REQUIRED WORK:
Which lines below hold the word "with"? Copy all of them.

-- start of PROVIDED MATERIAL --

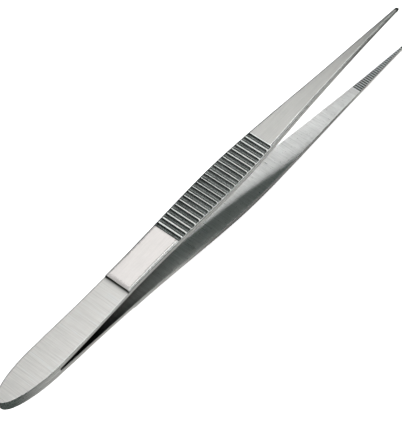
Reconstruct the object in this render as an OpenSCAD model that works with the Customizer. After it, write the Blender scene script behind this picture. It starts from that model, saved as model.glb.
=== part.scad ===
// Precision tweezers: two forged spring-steel arms, lap-welded together at the heel.
// Each arm runs from a thin spring leaf, over a step, through a thicker grip with
// cross grooves, and down a long tapering shank to a finely serrated jaw.
// X runs from heel to tips, Y across the arms, Z is the opening direction.

/* [Overall] */
// Length from the end of the heel to the tips
length = 125; // [120:1:130]
// Length of the rounded, welded heel
heel_l = 14; // [12:0.5:16]
// Place of the step where the spring leaf ends
step_x = 35.6; // [32:0.2:40]
// Place where the cross grooves begin
grip_start = 50.6; // [46:0.2:54]
// Place where the cross grooves end
grip_end = 80.4; // [76:0.2:84]
// Place where the serrations of the jaws begin
jaw_start = 108.5; // [104:0.5:112]

/* [Arm outline] */
// Half width of the heel
heel_half_w = 4.12; // [3.6:0.02:4.6]
// Half width at the step
waist_half_w = 3.66; // [3.2:0.02:4]
// Half width at the widest part of the grip
grip_half_w = 4.14; // [3.6:0.02:4.6]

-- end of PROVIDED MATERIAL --

OUTPUT FOR THIS TASK:
Reconstruct the object in this render as an OpenSCAD model that works with the Customizer. After it, write the Blender scene script behind this picture. It starts from that model, saved as model.glb.
// Each arm runs from a thin spring leaf, over a step, through a thicker grip with